Note that this is essentially the same as facebook’s policy: they did not sell the user data as part of their advertisement business. It was an app that siphoned up user data without Facebook being paid.
A lot of reddit data is actually far more accessible via the API or the public data dump, which is on BigQuery. What makes the data less useful is the comparative anonymity because reddit users tend to use pseudonyms, and the fact that you can’t target users after building a targeting model from scraped data.
You could still trawl the reddit data to find useful correlations, and maybe get a good deal on ads if you notice the overlap of /r/the_donald with /r/bedwetting or whatever.
As someone who's done exactly that with the Reddit data (http://minimaxir.com/2016/06/reddit-related-subreddits/), posts/comments aren't as useful for intent as you note. The valuable Reddit data is the nonpublic views/subscription/upvote/downvote behavior.
This is a pretty good idea. Something that scans tweets and other publicly accessible social media for a list of known words and then compiles it into a report for potential employers would go gangbusters in the HR/hiring areas. It obviously couldn't get everything, but would be a big help for employers.
Sounds wonderful. /s An automated tool that disqualifies people from employment for something ill-advised they once wrote in college based on a naive algorithm.
ADDED: Of course, if you want to be an authentic disruptive Silicon Valley startup you'd offer both this service and a service for end users to expunge any online content that would be flagged by their employer service. Should be good for some fawning tech press writeups.
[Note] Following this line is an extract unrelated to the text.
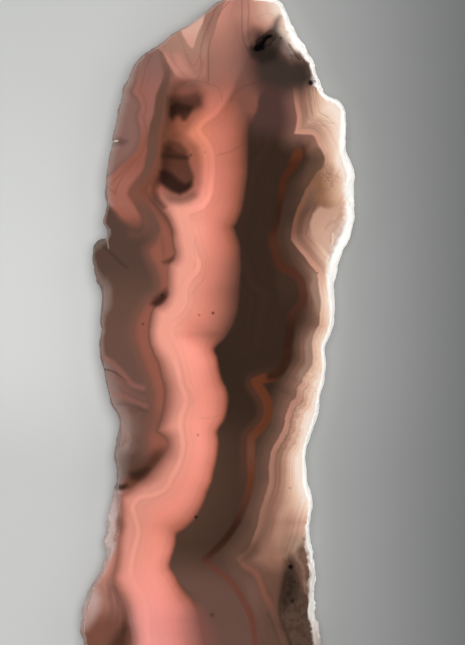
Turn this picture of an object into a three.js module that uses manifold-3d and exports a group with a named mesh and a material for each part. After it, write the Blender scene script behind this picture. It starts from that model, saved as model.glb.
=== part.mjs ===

I'm sure people that don't get a job because of something they said in the past wouldn't like it. I don't really like the idea of not hiring someone based on behavior far in the past (recent public behavior on social media is fair game in my mind).
However, in terms of a startup product that companies would pay for, I stand by my claim that it's a great idea. After all, HN is ran by yCombinator and startups are kind if its thing.